As to his idiosyncratic view  that the citizenship clause does not convey constitutional citizenship on persons born in any U.S. territory (including D.C.), I've responded before and won't repeat those arguments.  I'll add only that I don't think Congressman Ashley's proposal adds anything.  Ashley's proposal, it seems to me, had nothing to do with U.S. citizenship.  Rather, Ashley thought there ought to be -- in addition -- a concept of territorial citizenship akin to state citizenship. But since the territories, unlike the states, didn't have sovereignty apart from the U.S. as a whole, that concept made little sense and so wasn't adopted.  That doesn't suggest that people born in the territories aren't U.S. citizens (an entirely different proposition), only that people who reside in the territories (regardless of where they were born) don't have a state citizenship in addition to their U.S. citizenship.  To the extent (if at all) that Ashley thought the clause didn't convey U.S. citizenship on persons born in the territories, his view was inconsistent with the more common understanding (as I've described here).

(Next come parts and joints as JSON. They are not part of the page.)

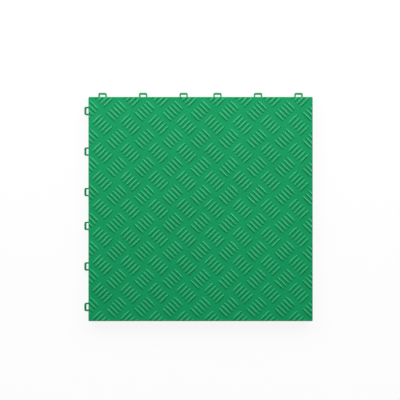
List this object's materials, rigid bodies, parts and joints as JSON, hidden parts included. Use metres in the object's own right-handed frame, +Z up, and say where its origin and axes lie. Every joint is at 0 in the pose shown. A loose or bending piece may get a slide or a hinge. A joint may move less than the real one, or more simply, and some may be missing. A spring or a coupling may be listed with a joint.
{
  "type": "interlocking floor tile",
  "caption": "Square moulded plastic floor tile with a raised bar tread, open connector loops along adjoining sides, locking pegs behind the opposite ones and a ribbed underside on short feet",
  "frame": {"origin": "on the floor under the middle of the 400 mm square, on the flat end of the middle foot", "axes": "+Z up out of the tread, loops on the -X and +Y sides, pegs behind the +X and -Y sides"},
  "size_m": [0.4082, 0.4082, 0.018],
  "materials": {
    "tile_plastic": "injection-moulded green polypropylene, satin with a fine grain"
  },
  "bodies": {
    "root": {"tile": "tile_plastic"}
  },
  "joints": []
}
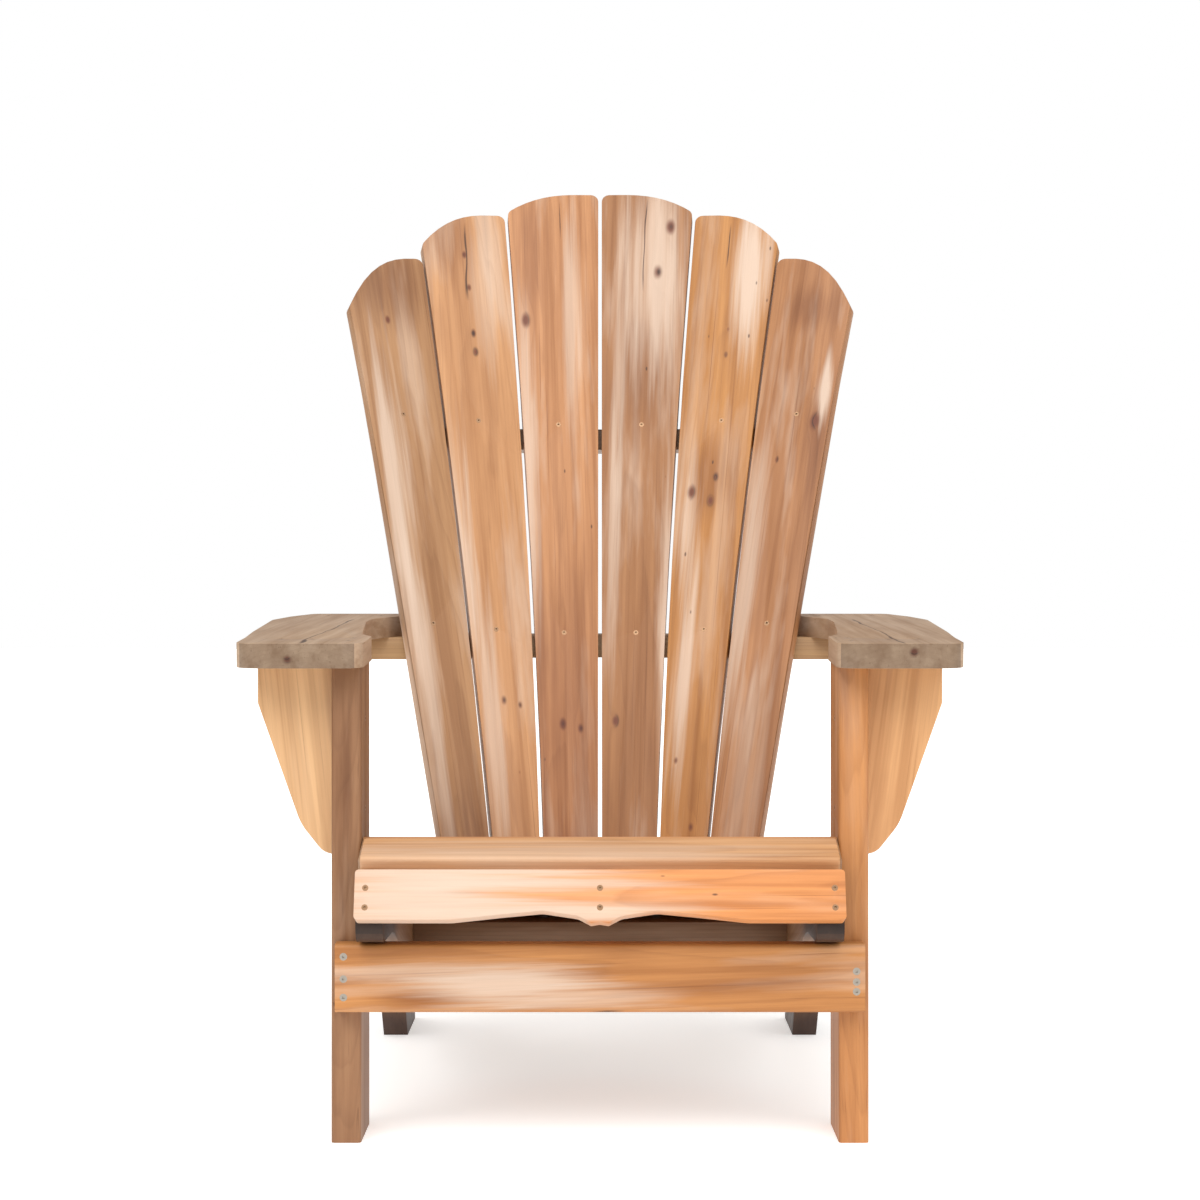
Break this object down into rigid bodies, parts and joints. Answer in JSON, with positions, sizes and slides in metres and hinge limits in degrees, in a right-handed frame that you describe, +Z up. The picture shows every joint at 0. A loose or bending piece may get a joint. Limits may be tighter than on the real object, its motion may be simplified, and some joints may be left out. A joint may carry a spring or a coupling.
{
  "type": "adirondack chair",
  "caption": "Cedar adirondack chair with a fanned hollow back, a sloping slatted seat, broad splayed arms on brackets, and a scalloped front slat.",
  "frame": {"origin": "middle of the chair's width and depth, on the floor", "axes": "+Z up, -Y the way the sitter faces, +X the sitter's left"},
  "size_m": [0.8112, 0.861, 1.1226],
  "materials": {
    "cedar": "planed and sanded cedar with eased edges, clear satin oil",
    "screw_steel": "stainless countersunk screws with a square recess",
    "bolt_steel": "zinc plated bolts, washers and nuts"
  },
  "bodies": {
    "root": {"back_slat_1": "cedar", "back_slat_2": "cedar", "back_slat_3": "cedar", "back_slat_4": "cedar", "back_slat_5": "cedar", "back_slat_6": "cedar", "upper_back_rail": "cedar", "arm_rail": "cedar", "lower_back_rail": "cedar", "arm_left": "cedar", "arm_right": "cedar", "front_leg_left": "cedar", "front_leg_right": "cedar", "rear_leg_left": "cedar", "rear_leg_right": "cedar", "side_rail_left": "cedar", "side_rail_right": "cedar", "seat_rib": "cedar", "arm_bracket_left": "cedar", "arm_bracket_right": "cedar", "front_stretcher": "cedar", "front_apron_slat": "cedar", "seat_slat_1": "cedar", "seat_slat_2": "cedar", "seat_slat_3": "cedar", "seat_slat_4": "cedar", "seat_slat_5": "cedar", "seat_slat_6": "cedar", "seat_slat_7": "cedar", "back_screws_upper": "screw_steel", "back_screws_middle": "screw_steel", "back_screws_lower": "screw_steel", "stretcher_screws": "screw_steel", "apron_screws": "screw_steel", "seat_screws": "screw_steel", "arm_screws": "screw_steel", "bracket_screws": "screw_steel", "lower_rail_screws": "screw_steel", "leg_bolts": "bolt_steel", "leg_washers": "bolt_steel", "leg_nuts": "bolt_steel"}
  },
  "joints": []
}
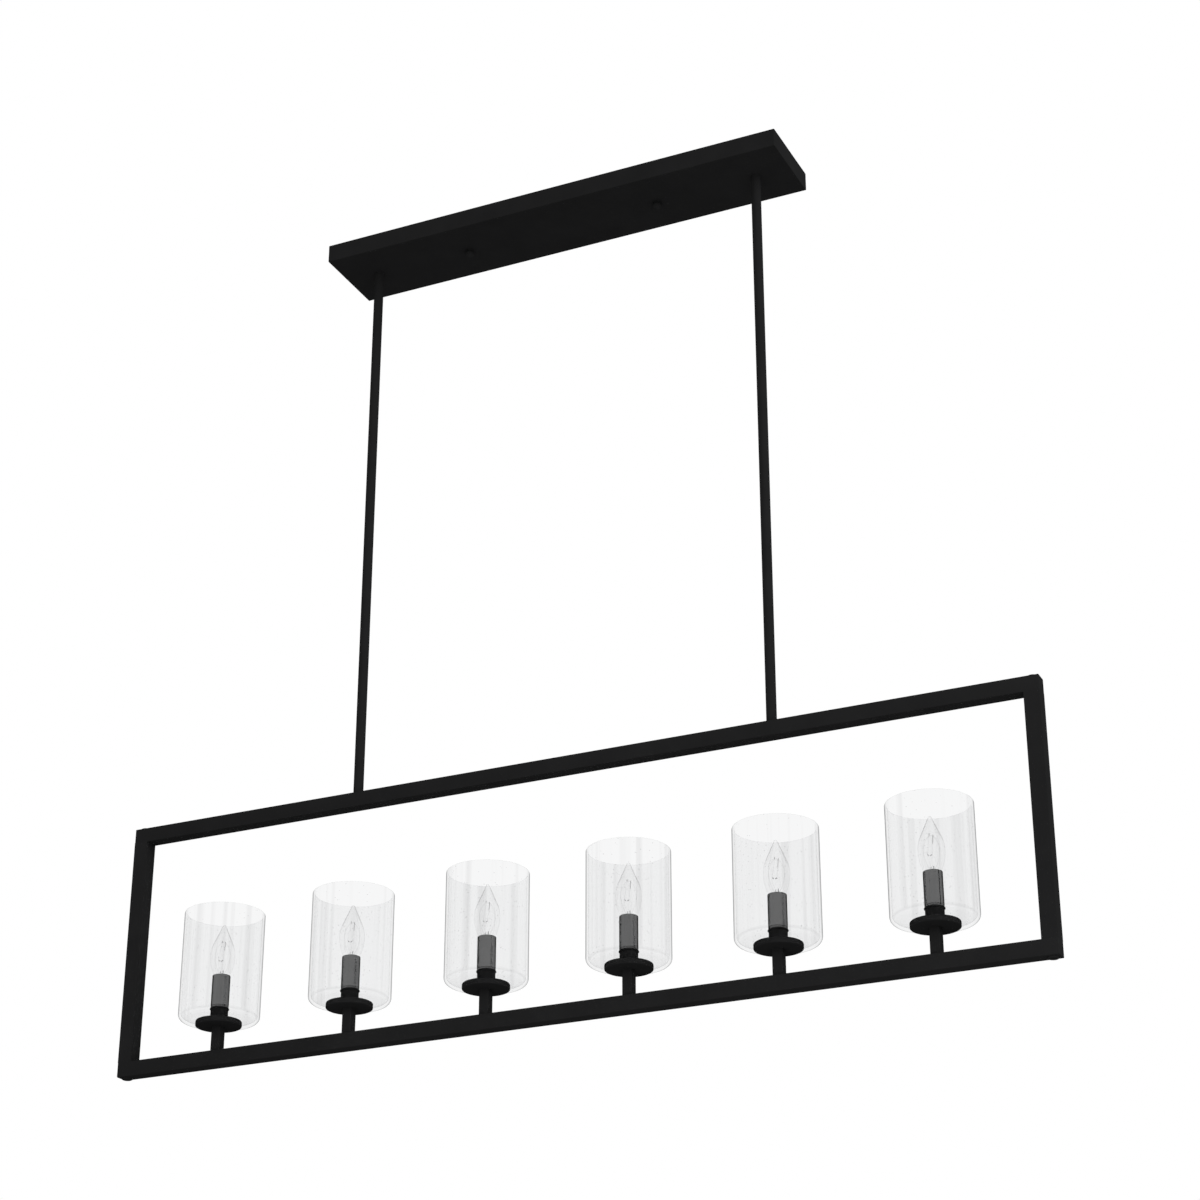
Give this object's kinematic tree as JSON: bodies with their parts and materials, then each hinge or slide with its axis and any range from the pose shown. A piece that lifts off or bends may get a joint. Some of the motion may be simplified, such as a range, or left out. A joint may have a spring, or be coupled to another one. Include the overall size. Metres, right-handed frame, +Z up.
{
  "type": "linear island pendant",
  "caption": "Linear ceiling pendant: long canopy, tube rods and a square-tube rectangle carrying a row of glass cylinders with candle bulbs.",
  "frame": {"origin": "centre of the mounting strap's top face, in the plane of the ceiling", "axes": "+Z up to the ceiling, +X along the row of lamps to the right as seen from the front, -Y towards the front"},
  "size_m": [1.2192, 0.114, 1.1298],
  "materials": {
    "powder_coat": "satin black powder coat",
    "zinc_steel": "zinc plated, satin",
    "socket_body": "matt black moulded",
    "sleeve_metal": "glossy dark grey",
    "clear_glass": "clear, lightly seeded",
    "bulb_glass": "clear, with a metal screw cap",
    "connector_plastic": "matt moulded",
    "wire_jacket": "satin insulation",
    "earth_jacket": "bare copper tone"
  },
  "bodies": {
    "fixture": {"canopy_pan": "powder_coat", "mounting_strap": "zinc_steel", "canopy_studs": "zinc_steel", "rod_left": "powder_coat", "rod_right": "powder_coat", "lock_nuts": "zinc_steel", "top_bar": "powder_coat", "bottom_bar": "powder_coat", "upright_left": "powder_coat", "upright_right": "powder_coat", "corner_plugs": "zinc_steel", "corner_screws": "powder_coat", "lamp_nipples": "zinc_steel", "wire_connectors": "connector_plastic", "supply_wires": "wire_jacket", "earth_wire": "earth_jacket", "post_1": "powder_coat", "holder_dish_1": "powder_coat", "socket_1": "socket_body", "post_2": "powder_coat", "holder_dish_2": "powder_coat", "socket_2": "socket_body", "post_3": "powder_coat", "holder_dish_3": "powder_coat", "socket_3": "socket_body", "post_4": "powder_coat", "holder_dish_4": "powder_coat", "socket_4": "socket_body", "post_5": "powder_coat", "holder_dish_5": "powder_coat", "socket_5": "socket_body", "post_6": "powder_coat", "holder_dish_6": "powder_coat", "socket_6": "socket_body"},
    "canopy_knob_left": {"canopy_knob_left": "powder_coat"},
    "canopy_knob_right": {"canopy_knob_right": "powder_coat"},
    "shade_1": {"glass_shade_1": "clear_glass"},
    "ring_1": {"shade_ring_1": "powder_coat"},
    "sleeve_1": {"candle_sleeve_1": "sleeve_metal"},
    "lamp_bulb_1": {"bulb_1": "bulb_glass"},
    "shade_2": {"glass_shade_2": "clear_glass"},
    "ring_2": {"shade_ring_2": "powder_coat"},
    "sleeve_2": {"candle_sleeve_2": "sleeve_metal"},
    "lamp_bulb_2": {"bulb_2": "bulb_glass"},
    "shade_3": {"glass_shade_3": "clear_glass"},
    "ring_3": {"shade_ring_3": "powder_coat"},
    "sleeve_3": {"candle_sleeve_3": "sleeve_metal"},
    "lamp_bulb_3": {"bulb_3": "bulb_glass"},
    "shade_4": {"glass_shade_4": "clear_glass"},
    "ring_4": {"shade_ring_4": "powder_coat"},
    "sleeve_4": {"candle_sleeve_4": "sleeve_metal"},
    "lamp_bulb_4": {"bulb_4": "bulb_glass"},
    "shade_5": {"glass_shade_5": "clear_glass"},
    "ring_5": {"shade_ring_5": "powder_coat"},
    "sleeve_5": {"candle_sleeve_5": "sleeve_metal"},
    "lamp_bulb_5": {"bulb_5": "bulb_glass"},
    "shade_6": {"glass_shade_6": "clear_glass"},
    "ring_6": {"shade_ring_6": "powder_coat"},
    "sleeve_6": {"candle_sleeve_6": "sleeve_metal"},
    "lamp_bulb_6": {"bulb_6": "bulb_glass"}
  },
  "joints": [
    {"name": "canopy_knob_left_off", "type": "slide", "parent": "fixture", "child": "canopy_knob_left", "axis": [0, 0, -1], "range_m": [0, 0.012]},
    {"name": "canopy_knob_right_off", "type": "slide", "parent": "fixture", "child": "canopy_knob_right", "axis": [0, 0, -1], "range_m": [0, 0.012]},
    {"name": "shade_1_lift", "type": "slide", "parent": "fixture", "child": "shade_1", "axis": [0, 0, 1], "range_m": [0, 0.046]},
    {"name": "shade_ring_1_lift", "type": "slide", "parent": "shade_1", "child": "ring_1", "axis": [0, 0, 1], "range_m": [0, 0.0156]},
    {"name": "candle_sleeve_1_lift", "type": "slide", "parent": "ring_1", "child": "sleeve_1", "axis": [0, 0, 1], "range_m": [0, 0.03]},
    {"name": "bulb_1_lift", "type": "slide", "parent": "sleeve_1", "child": "lamp_bulb_1", "axis": [0, 0, 1], "range_m": [0, 0.034]},
    {"name": "shade_2_lift", "type": "slide", "parent": "fixture", "child": "shade_2", "axis": [0, 0, 1], "range_m": [0, 0.046]},
    {"name": "shade_ring_2_lift", "type": "slide", "parent": "shade_2", "child": "ring_2", "axis": [0, 0, 1], "range_m": [0, 0.0156]},
    {"name": "candle_sleeve_2_lift", "type": "slide", "parent": "ring_2", "child": "sleeve_2", "axis": [0, 0, 1], "range_m": [0, 0.03]},
    {"name": "bulb_2_lift", "type": "slide", "parent": "sleeve_2", "child": "lamp_bulb_2", "axis": [0, 0, 1], "range_m": [0, 0.034]},
    {"name": "shade_3_lift", "type": "slide", "parent": "fixture", "child": "shade_3", "axis": [0, 0, 1], "range_m": [0, 0.046]},
    {"name": "shade_ring_3_lift", "type": "slide", "parent": "shade_3", "child": "ring_3", "axis": [0, 0, 1], "range_m": [0, 0.0156]},
    {"name": "candle_sleeve_3_lift", "type": "slide", "parent": "ring_3", "child": "sleeve_3", "axis": [0, 0, 1], "range_m": [0, 0.03]},
    {"name": "bulb_3_lift", "type": "slide", "parent": "sleeve_3", "child": "lamp_bulb_3", "axis": [0, 0, 1], "range_m": [0, 0.034]},
    {"name": "shade_4_lift", "type": "slide", "parent": "fixture", "child": "shade_4", "axis": [0, 0, 1], "range_m": [0, 0.046]},
    {"name": "shade_ring_4_lift", "type": "slide", "parent": "shade_4", "child": "ring_4", "axis": [0, 0, 1], "range_m": [0, 0.0156]},
    {"name": "candle_sleeve_4_lift", "type": "slide", "parent": "ring_4", "child": "sleeve_4", "axis": [0, 0, 1], "range_m": [0, 0.03]},
    {"name": "bulb_4_lift", "type": "slide", "parent": "sleeve_4", "child": "lamp_bulb_4", "axis": [0, 0, 1], "range_m": [0, 0.034]},
    {"name": "shade_5_lift", "type": "slide", "parent": "fixture", "child": "shade_5", "axis": [0, 0, 1], "range_m": [0, 0.046]},
    {"name": "shade_ring_5_lift", "type": "slide", "parent": "shade_5", "child": "ring_5", "axis": [0, 0, 1], "range_m": [0, 0.0156]},
    {"name": "candle_sleeve_5_lift", "type": "slide", "parent": "ring_5", "child": "sleeve_5", "axis": [0, 0, 1], "range_m": [0, 0.03]},
    {"name": "bulb_5_lift", "type": "slide", "parent": "sleeve_5", "child": "lamp_bulb_5", "axis": [0, 0, 1], "range_m": [0, 0.034]},
    {"name": "shade_6_lift", "type": "slide", "parent": "fixture", "child": "shade_6", "axis": [0, 0, 1], "range_m": [0, 0.046]},
    {"name": "shade_ring_6_lift", "type": "slide", "parent": "shade_6", "child": "ring_6", "axis": [0, 0, 1], "range_m": [0, 0.0156]},
    {"name": "candle_sleeve_6_lift", "type": "slide", "parent": "ring_6", "child": "sleeve_6", "axis": [0, 0, 1], "range_m": [0, 0.03]},
    {"name": "bulb_6_lift", "type": "slide", "parent": "sleeve_6", "child": "lamp_bulb_6", "axis": [0, 0, 1], "range_m": [0, 0.034]}
  ]
}
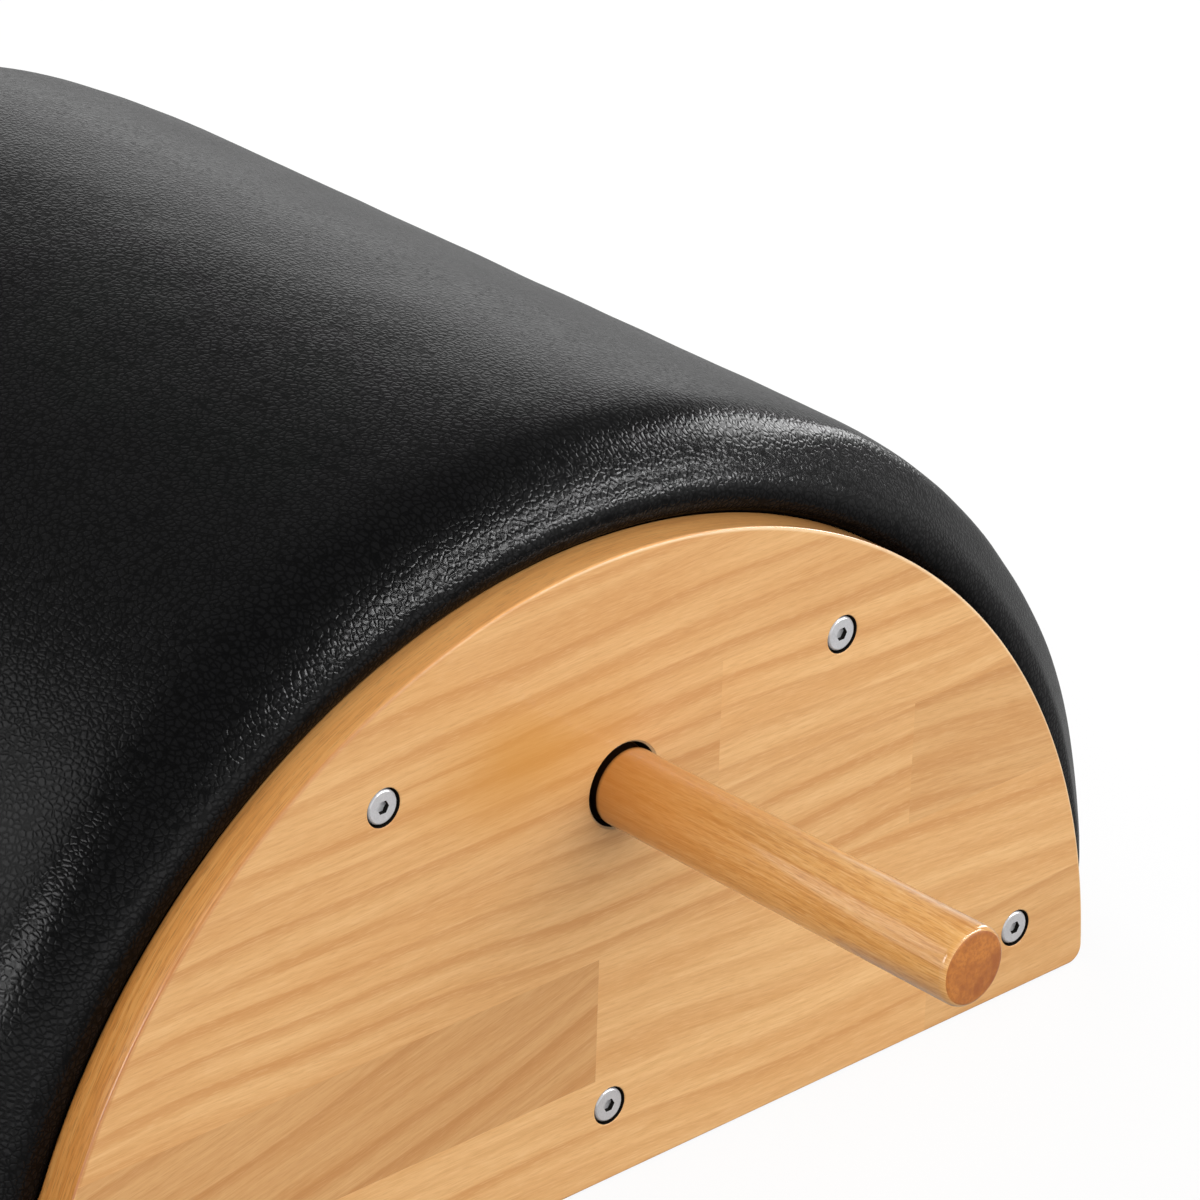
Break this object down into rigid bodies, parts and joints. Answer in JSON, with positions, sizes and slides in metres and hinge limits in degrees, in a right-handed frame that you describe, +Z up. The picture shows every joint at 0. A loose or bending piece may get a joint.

BRIEF REPLY FROM ANDREW HYMAN: Mike assumes that I don’t think the Citizenship Clause implies any right to birthright citizenship in the District of Columbia. Actually, I would say that birthright citizenship in the District is an indirect implication rather than a direct implication of the Citizenship Clause.  This is because Article I, Section 8 says Congress shall “exercise like Authority” over the District as it exercises over federal enclaves within the states, and since Congress cannot deny birthright citizenship in the latter then it cannot in the former.  I also don’t believe national citizenship disappears if one moves outside of the states and/or outside of the District of Columbia, for reasons that I explained previously.